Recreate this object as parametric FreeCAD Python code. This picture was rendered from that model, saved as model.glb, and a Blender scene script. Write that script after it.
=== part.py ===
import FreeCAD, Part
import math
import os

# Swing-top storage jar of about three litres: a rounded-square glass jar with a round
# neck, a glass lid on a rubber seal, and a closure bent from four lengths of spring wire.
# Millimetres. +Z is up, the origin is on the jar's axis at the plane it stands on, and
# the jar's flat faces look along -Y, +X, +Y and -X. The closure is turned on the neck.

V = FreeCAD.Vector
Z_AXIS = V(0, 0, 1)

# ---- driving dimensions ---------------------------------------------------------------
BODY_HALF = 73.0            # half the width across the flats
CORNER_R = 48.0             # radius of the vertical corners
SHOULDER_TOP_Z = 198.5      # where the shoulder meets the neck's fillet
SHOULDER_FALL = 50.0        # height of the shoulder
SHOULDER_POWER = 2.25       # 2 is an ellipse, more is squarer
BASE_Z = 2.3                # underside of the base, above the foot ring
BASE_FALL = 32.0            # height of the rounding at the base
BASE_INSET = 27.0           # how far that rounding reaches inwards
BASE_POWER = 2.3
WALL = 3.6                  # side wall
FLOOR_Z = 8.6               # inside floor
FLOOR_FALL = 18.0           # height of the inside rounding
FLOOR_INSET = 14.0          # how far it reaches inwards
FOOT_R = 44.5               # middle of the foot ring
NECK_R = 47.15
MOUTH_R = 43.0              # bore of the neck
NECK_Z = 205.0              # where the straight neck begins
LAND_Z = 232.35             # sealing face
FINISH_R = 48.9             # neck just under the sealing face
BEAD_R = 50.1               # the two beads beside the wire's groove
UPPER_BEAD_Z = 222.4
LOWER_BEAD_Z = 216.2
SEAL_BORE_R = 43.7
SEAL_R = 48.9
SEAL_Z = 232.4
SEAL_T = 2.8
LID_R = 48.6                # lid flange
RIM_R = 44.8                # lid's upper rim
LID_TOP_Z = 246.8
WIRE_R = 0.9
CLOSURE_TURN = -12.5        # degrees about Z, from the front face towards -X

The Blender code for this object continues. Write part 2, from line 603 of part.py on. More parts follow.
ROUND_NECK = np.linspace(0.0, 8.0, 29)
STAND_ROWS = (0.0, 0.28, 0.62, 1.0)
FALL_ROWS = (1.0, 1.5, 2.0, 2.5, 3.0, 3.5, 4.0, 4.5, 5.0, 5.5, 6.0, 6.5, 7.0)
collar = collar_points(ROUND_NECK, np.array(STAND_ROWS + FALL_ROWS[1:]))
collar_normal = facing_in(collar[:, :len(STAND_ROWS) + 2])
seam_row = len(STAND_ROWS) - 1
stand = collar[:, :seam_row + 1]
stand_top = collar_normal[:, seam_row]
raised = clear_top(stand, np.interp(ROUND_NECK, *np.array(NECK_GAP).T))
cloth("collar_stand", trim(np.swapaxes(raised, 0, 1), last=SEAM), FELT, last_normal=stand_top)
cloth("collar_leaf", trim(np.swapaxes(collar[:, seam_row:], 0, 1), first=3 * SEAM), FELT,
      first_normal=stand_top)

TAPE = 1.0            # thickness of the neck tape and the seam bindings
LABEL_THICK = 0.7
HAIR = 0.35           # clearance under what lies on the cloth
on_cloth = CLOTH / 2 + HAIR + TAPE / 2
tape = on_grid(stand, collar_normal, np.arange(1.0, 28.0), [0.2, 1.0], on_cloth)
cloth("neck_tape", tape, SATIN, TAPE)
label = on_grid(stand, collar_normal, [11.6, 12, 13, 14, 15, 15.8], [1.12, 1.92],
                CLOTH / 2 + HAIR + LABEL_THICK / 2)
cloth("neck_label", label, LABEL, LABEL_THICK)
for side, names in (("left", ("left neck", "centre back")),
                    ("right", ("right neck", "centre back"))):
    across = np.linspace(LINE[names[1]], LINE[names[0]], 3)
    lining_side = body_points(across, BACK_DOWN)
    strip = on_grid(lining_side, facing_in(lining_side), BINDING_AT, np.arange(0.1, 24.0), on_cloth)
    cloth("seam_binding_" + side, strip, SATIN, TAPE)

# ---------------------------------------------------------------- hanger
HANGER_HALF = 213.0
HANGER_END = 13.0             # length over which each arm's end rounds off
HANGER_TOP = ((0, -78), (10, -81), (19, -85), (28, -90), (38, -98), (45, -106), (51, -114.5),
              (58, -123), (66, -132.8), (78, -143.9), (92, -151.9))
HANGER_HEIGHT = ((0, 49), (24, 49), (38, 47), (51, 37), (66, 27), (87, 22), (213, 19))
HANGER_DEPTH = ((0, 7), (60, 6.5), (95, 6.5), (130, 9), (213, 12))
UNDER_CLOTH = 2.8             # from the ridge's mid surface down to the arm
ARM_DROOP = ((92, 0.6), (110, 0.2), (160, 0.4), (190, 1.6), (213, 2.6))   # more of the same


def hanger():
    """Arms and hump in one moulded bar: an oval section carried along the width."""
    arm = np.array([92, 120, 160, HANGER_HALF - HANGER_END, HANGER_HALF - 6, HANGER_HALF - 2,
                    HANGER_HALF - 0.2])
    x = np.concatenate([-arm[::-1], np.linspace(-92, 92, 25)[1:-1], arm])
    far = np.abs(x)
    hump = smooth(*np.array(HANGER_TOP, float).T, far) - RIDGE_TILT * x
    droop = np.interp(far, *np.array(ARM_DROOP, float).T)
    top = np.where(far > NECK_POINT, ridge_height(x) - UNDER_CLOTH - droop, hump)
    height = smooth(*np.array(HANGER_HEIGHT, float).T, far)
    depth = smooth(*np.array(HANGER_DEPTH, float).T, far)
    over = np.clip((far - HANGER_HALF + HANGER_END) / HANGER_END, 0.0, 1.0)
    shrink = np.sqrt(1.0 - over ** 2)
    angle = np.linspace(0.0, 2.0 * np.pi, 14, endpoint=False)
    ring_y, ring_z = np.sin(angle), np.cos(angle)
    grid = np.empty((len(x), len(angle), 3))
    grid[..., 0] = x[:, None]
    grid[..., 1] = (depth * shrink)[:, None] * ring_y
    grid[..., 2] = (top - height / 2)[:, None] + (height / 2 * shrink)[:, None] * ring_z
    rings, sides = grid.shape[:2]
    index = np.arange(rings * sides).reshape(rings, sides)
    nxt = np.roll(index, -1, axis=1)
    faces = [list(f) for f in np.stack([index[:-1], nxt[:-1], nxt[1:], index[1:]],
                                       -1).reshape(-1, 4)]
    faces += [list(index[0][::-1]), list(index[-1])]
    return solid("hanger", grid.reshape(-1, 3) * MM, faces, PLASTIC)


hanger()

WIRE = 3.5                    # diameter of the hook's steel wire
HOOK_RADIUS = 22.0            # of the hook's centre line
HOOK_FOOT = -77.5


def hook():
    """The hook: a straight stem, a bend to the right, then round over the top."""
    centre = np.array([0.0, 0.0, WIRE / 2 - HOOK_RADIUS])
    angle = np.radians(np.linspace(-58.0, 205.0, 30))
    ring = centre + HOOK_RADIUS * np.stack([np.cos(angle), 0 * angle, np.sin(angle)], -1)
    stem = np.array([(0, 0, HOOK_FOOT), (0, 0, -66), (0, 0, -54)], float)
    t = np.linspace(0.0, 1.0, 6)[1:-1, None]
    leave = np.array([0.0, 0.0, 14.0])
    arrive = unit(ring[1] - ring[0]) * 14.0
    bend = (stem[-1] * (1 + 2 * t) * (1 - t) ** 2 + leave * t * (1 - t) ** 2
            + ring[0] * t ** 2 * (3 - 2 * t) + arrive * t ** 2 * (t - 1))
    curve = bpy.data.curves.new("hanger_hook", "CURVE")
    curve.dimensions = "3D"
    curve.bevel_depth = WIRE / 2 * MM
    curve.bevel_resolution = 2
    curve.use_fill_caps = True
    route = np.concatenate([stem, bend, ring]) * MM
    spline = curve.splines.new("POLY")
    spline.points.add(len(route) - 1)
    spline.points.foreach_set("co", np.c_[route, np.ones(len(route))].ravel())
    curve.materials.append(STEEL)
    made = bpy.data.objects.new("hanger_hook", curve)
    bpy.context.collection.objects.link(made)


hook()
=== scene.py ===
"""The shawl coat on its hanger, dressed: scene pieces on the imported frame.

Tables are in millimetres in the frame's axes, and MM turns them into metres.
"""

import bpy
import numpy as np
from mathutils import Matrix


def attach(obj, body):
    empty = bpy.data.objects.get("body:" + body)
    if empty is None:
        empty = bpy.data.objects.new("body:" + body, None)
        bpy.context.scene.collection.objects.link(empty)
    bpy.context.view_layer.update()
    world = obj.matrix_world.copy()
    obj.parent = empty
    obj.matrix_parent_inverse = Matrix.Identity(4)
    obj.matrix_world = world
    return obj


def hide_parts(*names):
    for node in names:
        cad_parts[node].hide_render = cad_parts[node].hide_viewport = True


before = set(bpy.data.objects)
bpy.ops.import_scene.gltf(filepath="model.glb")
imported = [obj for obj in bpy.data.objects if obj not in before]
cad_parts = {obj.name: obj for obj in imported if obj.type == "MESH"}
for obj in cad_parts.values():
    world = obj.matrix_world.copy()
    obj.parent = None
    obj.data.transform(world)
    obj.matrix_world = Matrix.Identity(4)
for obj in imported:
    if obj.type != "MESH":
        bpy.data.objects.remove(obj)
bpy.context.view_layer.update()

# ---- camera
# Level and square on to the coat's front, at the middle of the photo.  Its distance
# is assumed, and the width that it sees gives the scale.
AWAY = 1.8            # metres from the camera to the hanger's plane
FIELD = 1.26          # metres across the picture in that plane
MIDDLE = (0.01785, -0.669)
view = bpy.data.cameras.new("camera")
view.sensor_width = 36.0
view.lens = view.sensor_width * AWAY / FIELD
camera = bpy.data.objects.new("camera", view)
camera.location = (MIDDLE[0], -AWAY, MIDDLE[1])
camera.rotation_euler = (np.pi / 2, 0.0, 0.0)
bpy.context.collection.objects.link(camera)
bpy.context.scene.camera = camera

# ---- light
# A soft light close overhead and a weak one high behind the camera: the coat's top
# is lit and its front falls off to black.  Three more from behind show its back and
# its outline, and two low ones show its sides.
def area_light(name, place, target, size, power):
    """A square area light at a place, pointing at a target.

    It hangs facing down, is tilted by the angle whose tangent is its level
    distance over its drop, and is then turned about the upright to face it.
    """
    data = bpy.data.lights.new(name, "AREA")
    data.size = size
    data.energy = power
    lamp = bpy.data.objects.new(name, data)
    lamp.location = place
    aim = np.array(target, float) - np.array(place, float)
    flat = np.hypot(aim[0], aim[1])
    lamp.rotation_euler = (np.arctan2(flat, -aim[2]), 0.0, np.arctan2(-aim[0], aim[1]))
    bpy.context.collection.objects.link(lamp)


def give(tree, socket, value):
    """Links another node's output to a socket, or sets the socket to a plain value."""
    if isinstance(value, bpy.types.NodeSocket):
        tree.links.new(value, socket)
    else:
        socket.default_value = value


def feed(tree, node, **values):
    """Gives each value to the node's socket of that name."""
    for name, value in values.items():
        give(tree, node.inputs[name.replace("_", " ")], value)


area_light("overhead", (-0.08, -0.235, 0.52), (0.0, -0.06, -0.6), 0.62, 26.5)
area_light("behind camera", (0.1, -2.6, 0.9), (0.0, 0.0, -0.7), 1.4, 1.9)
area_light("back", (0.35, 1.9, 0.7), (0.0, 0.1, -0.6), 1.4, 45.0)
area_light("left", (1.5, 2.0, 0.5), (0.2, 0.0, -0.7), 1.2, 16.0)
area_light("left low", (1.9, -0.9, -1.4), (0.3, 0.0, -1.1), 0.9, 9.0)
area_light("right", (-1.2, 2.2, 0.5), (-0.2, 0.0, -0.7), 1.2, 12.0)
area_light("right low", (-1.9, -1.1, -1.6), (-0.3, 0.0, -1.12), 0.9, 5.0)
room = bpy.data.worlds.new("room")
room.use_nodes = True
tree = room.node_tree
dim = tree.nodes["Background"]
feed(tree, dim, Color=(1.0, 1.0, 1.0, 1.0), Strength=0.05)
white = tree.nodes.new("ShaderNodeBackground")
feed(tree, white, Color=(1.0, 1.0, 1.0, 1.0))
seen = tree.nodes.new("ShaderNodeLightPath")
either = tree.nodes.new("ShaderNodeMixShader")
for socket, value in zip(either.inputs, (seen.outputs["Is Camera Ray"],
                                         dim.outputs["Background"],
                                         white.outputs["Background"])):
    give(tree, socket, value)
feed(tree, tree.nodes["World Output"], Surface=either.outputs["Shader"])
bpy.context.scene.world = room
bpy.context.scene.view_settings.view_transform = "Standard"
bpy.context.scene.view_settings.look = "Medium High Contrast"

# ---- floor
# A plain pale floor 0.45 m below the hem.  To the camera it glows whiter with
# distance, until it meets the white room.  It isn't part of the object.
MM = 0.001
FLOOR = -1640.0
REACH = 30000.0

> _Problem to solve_
In the listing above, find the line with "curve.materials.append(STEEL)" and the line with "bpy.data.objects.remove(obj)", then print exactly those lines and every line between them.

> _Response to the task_
    curve.materials.append(STEEL)
    made = bpy.data.objects.new("hanger_hook", curve)
    bpy.context.collection.objects.link(made)


hook()
=== scene.py ===
"""The shawl coat on its hanger, dressed: scene pieces on the imported frame.

Tables are in millimetres in the frame's axes, and MM turns them into metres.
"""

import bpy
import numpy as np
from mathutils import Matrix


def attach(obj, body):
    empty = bpy.data.objects.get("body:" + body)
    if empty is None:
        empty = bpy.data.objects.new("body:" + body, None)
        bpy.context.scene.collection.objects.link(empty)
    bpy.context.view_layer.update()
    world = obj.matrix_world.copy()
    obj.parent = empty
    obj.matrix_parent_inverse = Matrix.Identity(4)
    obj.matrix_world = world
    return obj


def hide_parts(*names):
    for node in names:
        cad_parts[node].hide_render = cad_parts[node].hide_viewport = True


before = set(bpy.data.objects)
bpy.ops.import_scene.gltf(filepath="model.glb")
imported = [obj for obj in bpy.data.objects if obj not in before]
cad_parts = {obj.name: obj for obj in imported if obj.type == "MESH"}
for obj in cad_parts.values():
    world = obj.matrix_world.copy()
    obj.parent = None
    obj.data.transform(world)
    obj.matrix_world = Matrix.Identity(4)
for obj in imported:
    if obj.type != "MESH":
        bpy.data.objects.remove(obj)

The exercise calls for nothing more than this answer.